Excess-primary relations and bad faith claims

The Fifth Circuit returned to the tension between excess and primary carriers in RSUI Indemnity Co. v. American States Ins. Co., a bad faith case under Louisiana law.  After a review of the cases on the issue, the Court held “that under the circumstances of this case, where an excess carrier alleges that a primary insurer in bad faith breached its duty to defend a common insured properly and caused exposure of the insured to an increase in the settlement value of the case above the primary policy limit, which the excess insurer must then satisfy on the insured’s behalf, the excess insurer has a subrogated cause of action against the primary insurer for any payment above what it otherwise would have been required to pay.”  No. 14-30033 (Sept. 25, 2014).

Securities claim survives Rule 12 motion

Plaintiffs alleged that Amedisys, a provider of home health services, concealed billing improprieties, causing a drop in its stock value when they were revealed.  Public Employees’ Retirement System of Mississippi v.
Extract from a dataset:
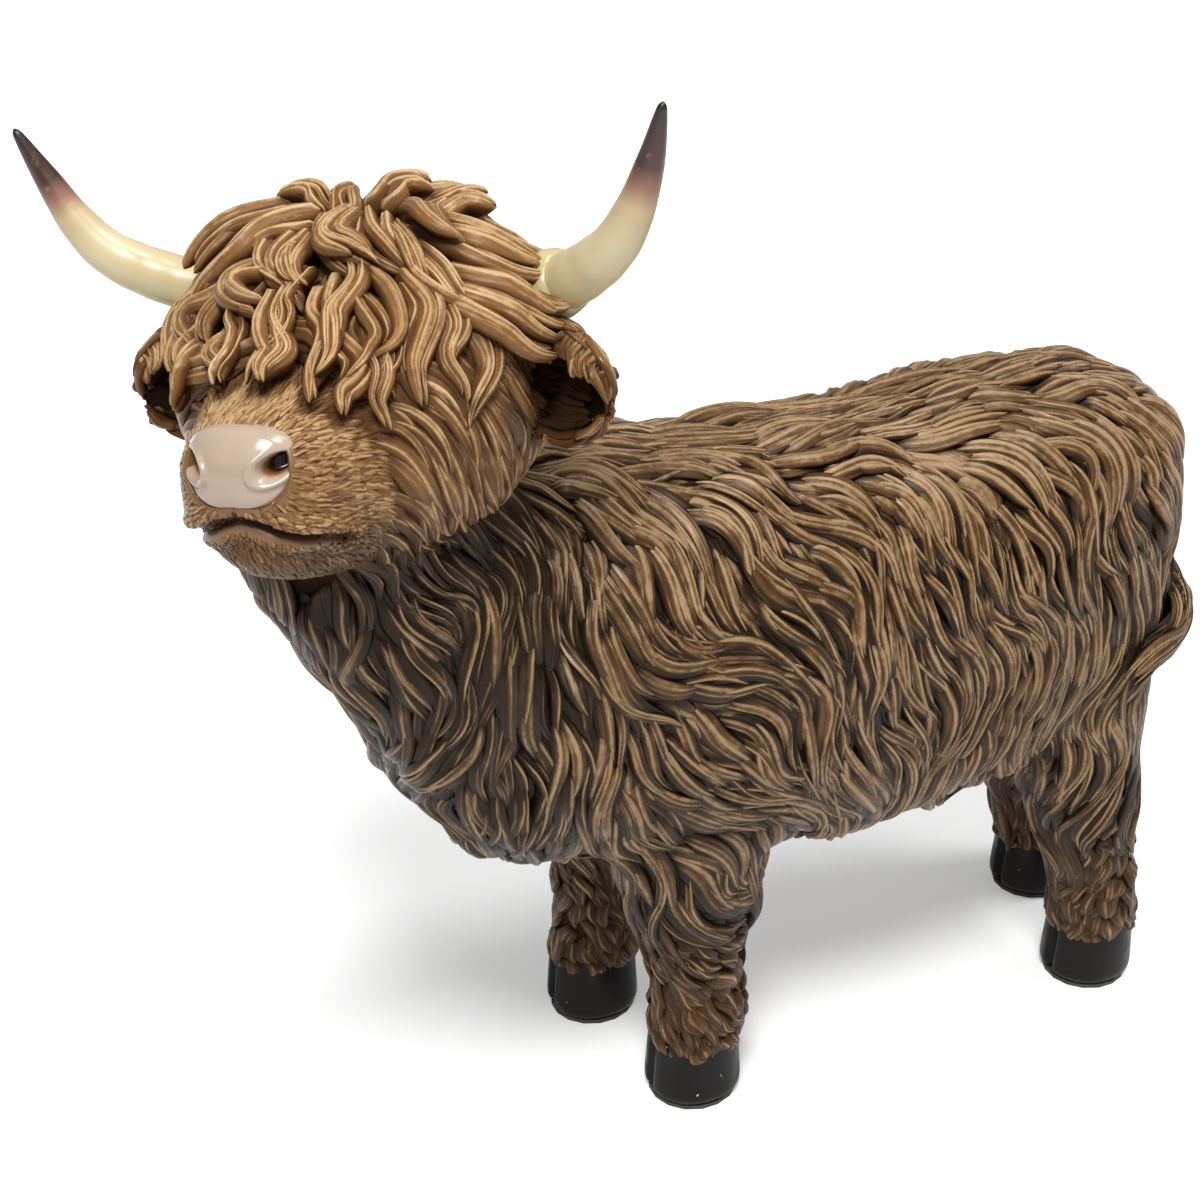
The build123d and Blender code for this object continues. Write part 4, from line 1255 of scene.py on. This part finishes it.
# Locks placed one by one on the head, as the photographed ones lie: their width and their points in
# the head frame
front_locks = [
    (9, [(-1, -8, 24), (-2, -20, 19), (6, -28, 14), (12, -31, 11), (20, -33, 7)]),
    (8, [(4, -10, 23), (5, -24, 17), (12, -28, 14), (21, -32, 8)]),
    (9, [(-9, -16, 20), (-13, -28, 14), (-5, -35, 9), (1, -39, 5), (5, -43, 1)]),
    (7, [(-5, -20, 19), (-7, -28, 14), (-4, -33, 9), (3, -37, 6)]),
    (9, [(8, -10, 22), (13, -22, 18), (20, -26, 13), (27, -28, 9), (33, -32, 1)]),
    (8, [(17, -14, 19), (26, -25, 13), (30, -28, 7), (36, -31, 0)]),
    (9, [(18, -6, 22), (27, -14, 17), (32, -16, 14), (40, -18, 8)]),
    (11, [(23, -22, 15), (32, -27, 8), (39, -28, 1), (47, -25, -8)]),
    (8, [(-13, -26, 12), (-19, -36, 6), (-14, -42, 1), (-7, -46, -2)]),
    (9, [(-26, -26, 10), (-38, -29, 0), (-39, -34, -6), (-32, -43, -10)]),
    (8, [(-18, -28, 11), (-25, -37, 2), (-28, -41, -3), (-24, -47, -8)]),
    (7.5, [(-13, -32, 9), (-17, -42, 0), (-13, -50, -7), (-14, -58, -12), (-9, -66, -15)]),
    (7.5, [(-5, -36, 7), (-4, -48, -2), (3, -54, -8), (1, -62, -12), (5, -71, -15)]),
    (8.5, [(8, -32, 10), (9, -42, 2), (14, -49, -5), (11, -58, -12), (15, -68, -17)]),
    (8, [(17, -36, 6), (15, -47, -4), (21, -52, -11), (18, -60, -15), (21, -65, -20)]),
    (6, [(0, -30, 12), (-2, -42, 4), (2, -50, -3), (-3, -58, -9), (-2, -67, -14)]),
    (6.5, [(22, -34, 6), (23, -45, -4), (28, -50, -12), (25, -55, -18), (29, -58, -26)]),
    (6, [(12, -26, 14), (16, -36, 8), (13, -46, 0), (17, -54, -7), (14, -60, -12)]),
    (8, [(15, -32, 9), (24, -41, 0), (26, -44, -6), (23, -50, -11), (19, -57, -14)]),
    (10, [(24, -28, 10), (34, -33, 0), (32, -40, -8), (30, -46, -14), (36, -48, -25)]),
    (9, [(32, -26, 6), (40, -31, -5), (38, -38, -12), (42, -39, -20), (39, -43, -27)]),
    (10, [(36, -24, 3), (46, -28, -10), (46, -30, -17), (42, -38, -24), (43, -41, -30)]),
    (7, [(24, -40, 0), (28, -47, -10), (26, -50, -15), (31, -52, -21)]),
    (9, [(-8, -6, 25), (-25, -11, 22), (-32, -17, 18), (-38, -24, 10)]),
    (9, [(-14, -8, 24), (-28, -16, 19), (-36, -21, 14), (-41, -28, 5)]),
    (9, [(-4, -12, 22), (-18, -18, 19), (-23, -25, 13), (-33, -28, 5), (-36, -33, -4)]),
    (8, [(-18, -5, 25), (-29, -10, 22), (-36, -14, 17), (-43, -18, 9)]),
    (6.5, [(-16, -44, -3), (-19, -51, -8), (-15, -57, -12), (-16, -63, -15)]),
    (6.5, [(-25, -40, -5), (-29, -46, -11), (-27, -50, -17), (-29, -53, -24)]),
    (8, [(-32, -34, -2), (-37, -38, -10), (-34, -41, -17), (-36, -42, -26)]),
    (8, [(-38, -22, 4), (-45, -24, -4), (-44, -30, -12), (-40, -35, -20)]),
]
side_rolls = [
    (12, [(20, -9, 17), (34, -13, 12), (46, -10, 4), (54, -3, 1), (60, 2, 3)]),
    (12, [(30, -20, 10), (43, -20, 1), (52, -14, -5), (58, -8, -7), (62, -3, -4)]),
    (10, [(30, -26, 5), (42, -27, -3), (49, -21, -11), (54, -13, -14), (56, -6, -13)]),
    (10, [(24, -2, 13), (36, 2, 6), (45, 8, 0), (52, 12, -4)]),
    (9, [(22, 8, 11), (34, 14, 3), (43, 20, -4), (48, 24, -10)]),
    (9, [(-22, -4, 20), (-35, -4, 14), (-45, -2, 4), (-49, 8, -4), (-50, 18, -6)]),
    (9, [(-30, -10, 15), (-42, -12, 4), (-49, -6, -6), (-51, 6, -11)]),
    (10, [(-20, 6, 20), (-33, 10, 14), (-42, 14, 5), (-48, 20, -3)]),
]
crown_tufts = [
    (8, [(-4, -8, 19), (-12, -5, 23), (-22, -8, 25)]),
    (7, [(0, -12, 18), (-3, -4, 22), (-3, 8, 24)]),
    (10, [(6, -6, 19), (12, 6, 22), (22, 4, 21)]),
    (9, [(18, 0, 18), (27, 10, 20), (37, 15, 19)]),
    (9, [(4, 4, 20), (6, 16, 20), (2, 30, 15)]),
    (9, [(-8, 4, 20), (-14, 14, 19), (-22, 24, 13)]),
    (9, [(14, 6, 19), (20, 18, 17), (24, 32, 9)]),
]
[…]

Amedisys, Inc., No. 13-30580 (Oct. 2, 2014).  The Fifth Circuit reversed the district court’s dismissal on the pleadings, finding adequate allegations of loss causation.  It based its holding on the alleged cumulative effect of the five pleaded disclosures of the allegedly concealed information: “This holding can best be understood by simply observing that the whole is greater than the sum of its parts.”  In its discussion of the Supreme Court’s treatment of this pleading issue in Dura Phamaceuticals, Inc. v. Broudo, 544 U.S. 336 (2005), the Court pointed out that Dura relied on Conley v. Gibson for its summary of pleading requirements — perhaps inviting a reassessment of that holding in light of later developments under Twombly and Iqbal.